Now think about quality. The full solution will have far more bugs. For starters, the extra code required for the full solution will have a higher density of bugs because it deals with trickier problems. Furthermore, it will have far fewer users per line of code — only 10% of the community cares about it in the first place, and of that 10%, they all care about different portions. With fewer users per line of code, this extra code will have more unreported bugs. And when users do report bugs in this code, the bugs will be a lower priority to fix because they impact fewer people.

So in this hypothetical example, the full solution costs an order of magnitude more to develop and has maybe two orders of magnitude more bugs.

Programmers aren’t reading programming books

In the interview with Charles Petzold I mentioned in my previous post, Petzold talks about the sharp decline in programming book sales. At one time, nearly every Windows programmer owned a copy of Petzold’s first book, especially in its earlier editions. But he said that now only 4,000 people have purchased his recent 3D programming book.

Programming book sales have plummeted, not because there is any less to learn, but because there is too much to learn. Developers don’t want to take the time to thoroughly learn any technology they suspect will become obsolete in a couple years, especially if its only one of many technologies they have to use. So they plunge ahead using tools they have never systematically studied. And when they get stuck, they Google for help and hope someone else has blogged about their specific problem.

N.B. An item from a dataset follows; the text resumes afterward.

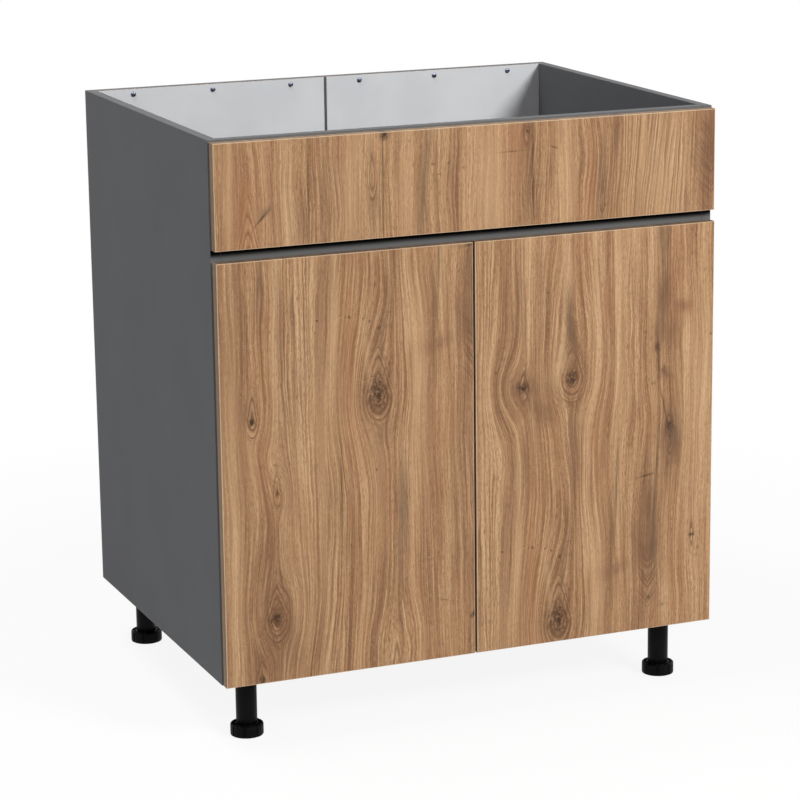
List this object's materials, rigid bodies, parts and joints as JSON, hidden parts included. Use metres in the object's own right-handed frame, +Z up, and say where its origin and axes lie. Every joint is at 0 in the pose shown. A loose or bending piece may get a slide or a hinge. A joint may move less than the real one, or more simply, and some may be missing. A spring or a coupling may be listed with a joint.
{
  "type": "sink base cabinet",
  "caption": "Kitchen sink base cabinet, open on top for the sink: fixed false front over a grip slot, handleless double doors on concealed hinges, screw-adjustable legs.",
  "frame": {"origin": "floor level, under the middle of the cabinet's overall width and depth", "axes": "+X to the right as seen from the front, +Y from the doors towards the wall, +Z up"},
  "size_m": [0.8, 0.6176, 0.905],
  "materials": {
    "anthracite_board": "melamine-faced particle board, fine matt grain",
    "oak_decor": "melamine-faced particle board, knotty oak decor, matt",
    "white_board": "thin hardboard, smooth white lacquer",
    "dark_strip": "satin extruded plastic",
    "nickel": "nickel-plated pressed steel",
    "zinc": "die-cast zinc, satin",
    "black_plastic": "black moulded plastic, fine satin grain"
  },
  "bodies": {
    "carcass": {"back_joint_strip": "dark_strip", "back_panel_left": "white_board", "back_panel_right": "white_board", "back_screw_left_1": "nickel", "back_screw_left_2": "nickel", "back_screw_left_3": "nickel", "back_screw_right_1": "nickel", "back_screw_right_2": "nickel", "back_screw_right_3": "nickel", "bottom_panel": "anthracite_board", "cam_fitting_bottom_front_left": "zinc", "cam_fitting_bottom_front_right": "zinc", "cam_fitting_bottom_rear_left": "zinc", "cam_fitting_bottom_rear_right": "zinc", "cam_fitting_front_rail_left": "zinc", "cam_fitting_front_rail_right": "zinc", "cam_fitting_rear_rail_left": "zinc", "cam_fitting_rear_rail_right": "zinc", "false_front": "oak_decor", "front_rail": "anthracite_board", "hinge_arm_lower_left": "nickel", "hinge_arm_lower_right": "nickel", "hinge_arm_upper_left": "nickel", "hinge_arm_upper_right": "nickel", "hinge_plate_lower_left": "nickel", "hinge_plate_lower_right": "nickel", "hinge_plate_upper_left": "nickel", "hinge_plate_upper_right": "nickel", "leg_socket_front_left": "black_plastic", "leg_socket_front_right": "black_plastic", "leg_socket_rear_left": "black_plastic", "leg_socket_rear_right": "black_plastic", "leg_tube_front_left": "black_plastic", "leg_tube_front_right": "black_plastic", "leg_tube_rear_left": "black_plastic", "leg_tube_rear_right": "black_plastic", "rear_rail": "anthracite_board", "side_panel_left": "anthracite_board", "side_panel_right": "anthracite_board"},
    "door_left": {"door_left": "oak_decor", "hinge_cup_lower_left": "nickel", "hinge_cup_upper_left": "nickel"},
    "outer_links_left": {"outer_link_lower_left": "nickel", "outer_link_upper_left": "nickel"},
    "inner_links_left": {"inner_link_lower_left": "nickel", "inner_link_upper_left": "nickel"},
    "door_right": {"door_right": "oak_decor", "hinge_cup_lower_right": "nickel", "hinge_cup_upper_right": "nickel"},
    "outer_links_right": {"outer_link_lower_right": "nickel", "outer_link_upper_right": "nickel"},
    "inner_links_right": {"inner_link_lower_right": "nickel", "inner_link_upper_right": "nickel"},
    "foot_front_left": {"foot_front_left": "black_plastic"},
    "foot_rear_left": {"foot_rear_left": "black_plastic"},
    "foot_front_right": {"foot_front_right": "black_plastic"},
    "foot_rear_right": {"foot_rear_right": "black_plastic"}
  },
  "joints": [
    {"name": "door_left_swing", "type": "hinge", "parent": "outer_links_left", "child": "door_left", "pos_m": [-0.3898, -0.29455, 0.4155], "axis": [0, 0, -1], "range_deg": [0, 129.5]},
    {"name": "outer_links_left_turn", "type": "hinge", "parent": "carcass", "child": "outer_links_left", "pos_m": [-0.364, -0.28695, 0.4155], "axis": [0, 0, 1], "range_deg": [0, 34.5]},
    {"name": "inner_links_left_turn", "type": "hinge", "parent": "carcass", "child": "inner_links_left", "pos_m": [-0.375, -0.29575, 0.4155], "axis": [0, 0, 1], "range_deg": [0, 51]},
    {"name": "door_right_swing", "type": "hinge", "parent": "outer_links_right", "child": "door_right", "pos_m": [0.3898, -0.29455, 0.4155], "axis": [0, 0, 1], "range_deg": [0, 129.5]},
    {"name": "outer_links_right_turn", "type": "hinge", "parent": "carcass", "child": "outer_links_right", "pos_m": [0.364, -0.28695, 0.4155], "axis": [0, 0, -1], "range_deg": [0, 34.5]},
    {"name": "inner_links_right_turn", "type": "hinge", "parent": "carcass", "child": "inner_links_right", "pos_m": [0.375, -0.29575, 0.4155], "axis": [0, 0, -1], "range_deg": [0, 51]},
    {"name": "foot_front_left_screw", "type": "slide", "parent": "carcass", "child": "foot_front_left", "axis": [0, 0, -1], "range_m": [0, 0.025]},
    {"name": "foot_rear_left_screw", "type": "slide", "parent": "carcass", "child": "foot_rear_left", "axis": [0, 0, -1], "range_m": [0, 0.025]},
    {"name": "foot_front_right_screw", "type": "slide", "parent": "carcass", "child": "foot_front_right", "axis": [0, 0, -1], "range_m": [0, 0.025]},
    {"name": "foot_rear_right_screw", "type": "slide", "parent": "carcass", "child": "foot_rear_right", "axis": [0, 0, -1], "range_m": [0, 0.025]}
  ],
  "couplings": [
    {"joint": "outer_links_left_turn", "follows": "door_left_swing", "ratio": 0.2664},
    {"joint": "inner_links_left_turn", "follows": "door_left_swing", "ratio": 0.3938},
    {"joint": "outer_links_right_turn", "follows": "door_right_swing", "ratio": 0.2664},
    {"joint": "inner_links_right_turn", "follows": "door_right_swing", "ratio": 0.3938}
  ]
}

Companies have cut back on training at the same time that they’re expecting more from software. So programmers do the best they can. They jump in and write code without really understanding what they’re doing. They guess and see what works. And when things don’t work, they Google for help. It’s the most effective thing to do in the short term. In the longer term it piles up technical debt that leads to a quality disaster or a maintenance quagmire.